Easy Money III: Life Deluxe (2013) is the final installment following JW, an economics student who falls into the seductive world of drug running. To celebrate, the entire trilogy will be screened starting with Sweden's top-grossing film of 2010 Easy Money (Snabba cash) and Easy Money II: Hard to Kill (2012) all of which star Joel Kinnaman (RoboCop, The Killing). Based on Jens Lapidus’ international best-selling novel, Easy Money is a taut, intelligent feature, which went on to be presented by fan Martin Scorsese in the USA and UK.
From Finland, director Taru Mäkelä’s August Fools (Mieleton Elokuu) is a smart, uplifting comedy set in the context of the Cold War. Marvellously multilayered, the story is loosely based on real political events, paired with a delightful romance. Set in 1962, a middle-aged milliner, part-time clairvoyant, is forced to revisit the past when the man she loved 20 years ago and thought dead walks into her little hat shop in Helsinki.
The rugged, isolated beauty of Iceland is showcased in the powerful family drama Metalhead (Málmhaus) – a story of loss and grief led by a breathtaking and award-winning performance by Thorbjörg Helga Thorgilsdóttir. As a 12 year-old, Hera (Thorgilsdóttir) witnesses the tragic accident that kills her older brother, Baldur.
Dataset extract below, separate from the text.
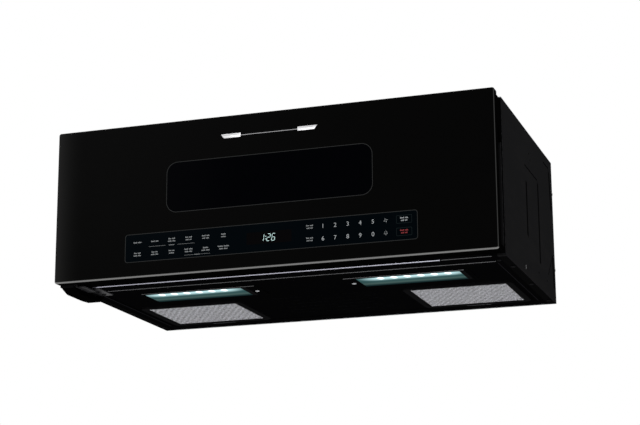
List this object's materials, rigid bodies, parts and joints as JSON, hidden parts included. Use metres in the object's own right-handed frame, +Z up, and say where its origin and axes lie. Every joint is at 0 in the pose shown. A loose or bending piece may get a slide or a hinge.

But not long after the loss, it is as though the heavy-metal-loving Baldur has never left her side as Hera takes on her brother’s identity, claiming his wardrobe, record collection and electric guitar.
A complicated tangle of race, love and family is explored in I Am Yours (Jeg er din) from Norway. Amrita Acharia’s (Game of Thrones) multifaceted performance is captivating and sympathetic in the taut, intelligent relationship drama by director Iram Haq.
Denmark’s Mikkel Norgaard demonstrates Danish suspense at its best in The Keeper of Lost Causes (Kvinden i buret). Scripted by Nikolaj Arcel (the original The Girl with the Dragon Tattoo and A Royal Affair) and based on the international bestselling crime-thriller of the same title, the film follows a police officer who gets reassigned to a dead-end new department for old, terminated cases. Although given explicit orders to only read and sort through the cases, not a single day passes before he is thrown headfirst into a mystery of a well-known female politician.
The full program launches in early June.